Print out the material that follows word for word.

>> START Data segment

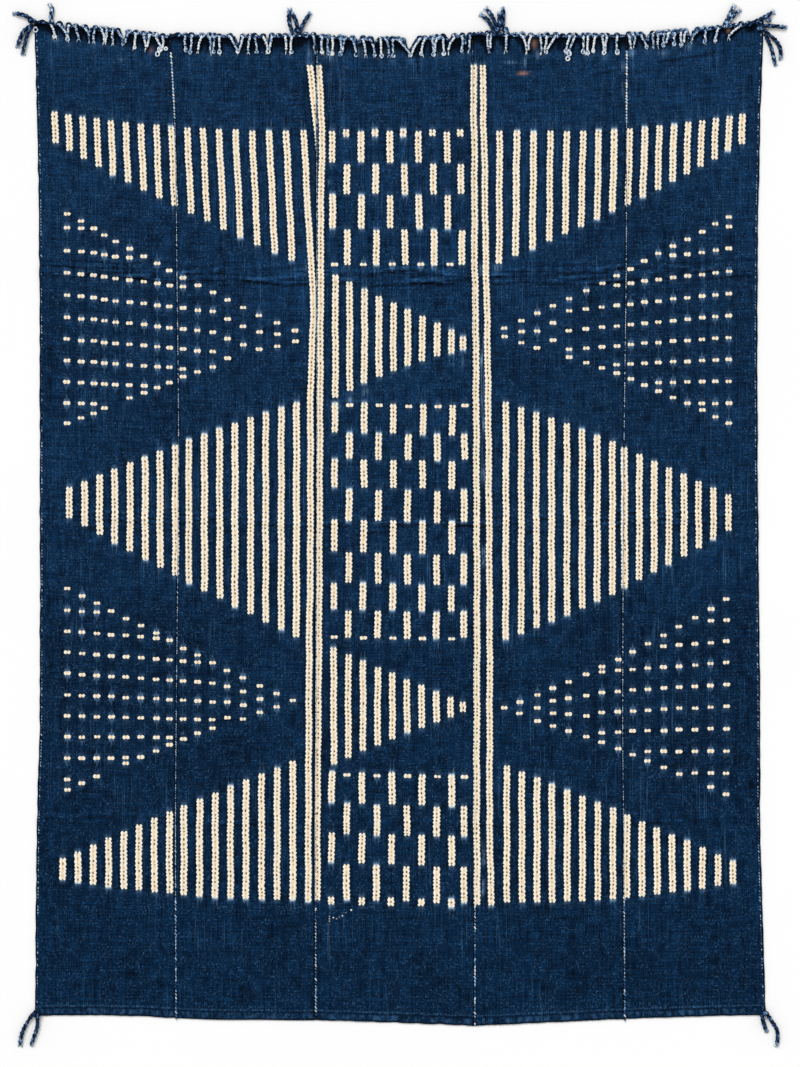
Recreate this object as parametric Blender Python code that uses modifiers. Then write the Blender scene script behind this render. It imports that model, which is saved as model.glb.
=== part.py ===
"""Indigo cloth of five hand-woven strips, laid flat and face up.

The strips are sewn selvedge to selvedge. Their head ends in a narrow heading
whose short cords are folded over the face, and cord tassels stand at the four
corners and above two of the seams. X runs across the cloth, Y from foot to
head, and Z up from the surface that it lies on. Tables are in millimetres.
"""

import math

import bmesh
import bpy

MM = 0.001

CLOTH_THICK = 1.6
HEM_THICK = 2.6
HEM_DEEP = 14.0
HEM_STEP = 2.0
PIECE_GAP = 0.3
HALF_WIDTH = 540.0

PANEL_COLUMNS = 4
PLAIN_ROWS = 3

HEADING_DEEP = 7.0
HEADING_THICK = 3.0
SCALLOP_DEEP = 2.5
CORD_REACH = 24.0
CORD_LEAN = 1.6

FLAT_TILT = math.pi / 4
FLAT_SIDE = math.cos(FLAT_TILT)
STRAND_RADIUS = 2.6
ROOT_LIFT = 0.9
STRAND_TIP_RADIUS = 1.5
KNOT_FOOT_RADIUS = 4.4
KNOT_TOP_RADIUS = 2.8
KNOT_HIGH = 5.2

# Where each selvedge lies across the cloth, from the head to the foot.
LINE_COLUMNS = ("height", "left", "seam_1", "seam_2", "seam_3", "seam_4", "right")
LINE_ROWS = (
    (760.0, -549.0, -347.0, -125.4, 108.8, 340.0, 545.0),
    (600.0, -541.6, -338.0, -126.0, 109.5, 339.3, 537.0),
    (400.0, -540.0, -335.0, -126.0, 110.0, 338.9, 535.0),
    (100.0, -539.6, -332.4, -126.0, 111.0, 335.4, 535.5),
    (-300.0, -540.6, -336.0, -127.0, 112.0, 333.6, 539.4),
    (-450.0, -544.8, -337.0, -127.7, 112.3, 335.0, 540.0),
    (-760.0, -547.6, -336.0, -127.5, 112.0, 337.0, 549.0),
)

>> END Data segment

■ **Completed exercise**
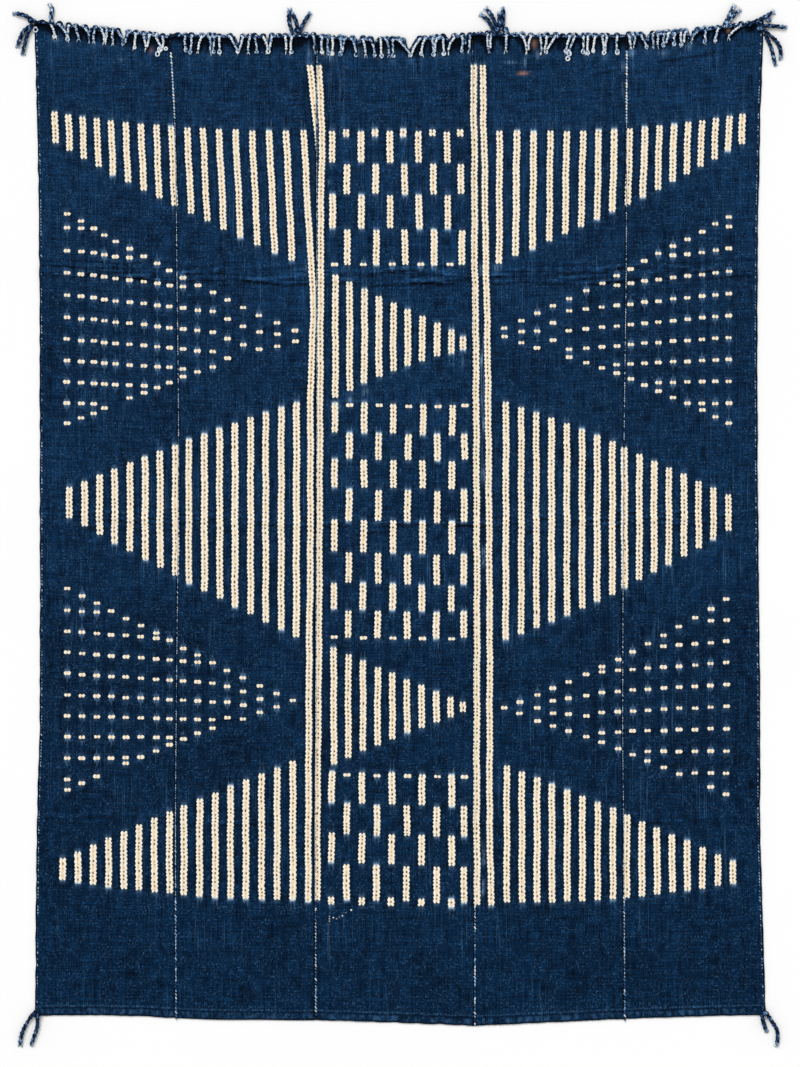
Recreate this object as parametric Blender Python code that uses modifiers. Then write the Blender scene script behind this render. It imports that model, which is saved as model.glb.
=== part.py ===
"""Indigo cloth of five hand-woven strips, laid flat and face up.

The strips are sewn selvedge to selvedge. Their head ends in a narrow heading
whose short cords are folded over the face, and cord tassels stand at the four
corners and above two of the seams. X runs across the cloth, Y from foot to
head, and Z up from the surface that it lies on. Tables are in millimetres.
"""

import math

import bmesh
import bpy

MM = 0.001

CLOTH_THICK = 1.6
HEM_THICK = 2.6
HEM_DEEP = 14.0
HEM_STEP = 2.0
PIECE_GAP = 0.3
HALF_WIDTH = 540.0

PANEL_COLUMNS = 4
PLAIN_ROWS = 3

HEADING_DEEP = 7.0
HEADING_THICK = 3.0
SCALLOP_DEEP = 2.5
CORD_REACH = 24.0
CORD_LEAN = 1.6

FLAT_TILT = math.pi / 4
FLAT_SIDE = math.cos(FLAT_TILT)
STRAND_RADIUS = 2.6
ROOT_LIFT = 0.9
STRAND_TIP_RADIUS = 1.5
KNOT_FOOT_RADIUS = 4.4
KNOT_TOP_RADIUS = 2.8
KNOT_HIGH = 5.2

# Where each selvedge lies across the cloth, from the head to the foot.
LINE_COLUMNS = ("height", "left", "seam_1", "seam_2", "seam_3", "seam_4", "right")
LINE_ROWS = (
    (760.0, -549.0, -347.0, -125.4, 108.8, 340.0, 545.0),
    (600.0, -541.6, -338.0, -126.0, 109.5, 339.3, 537.0),
    (400.0, -540.0, -335.0, -126.0, 110.0, 338.9, 535.0),
    (100.0, -539.6, -332.4, -126.0, 111.0, 335.4, 535.5),
    (-300.0, -540.6, -336.0, -127.0, 112.0, 333.6, 539.4),
    (-450.0, -544.8, -337.0, -127.7, 112.3, 335.0, 540.0),
    (-760.0, -547.6, -336.0, -127.5, 112.0, 337.0, 549.0),
)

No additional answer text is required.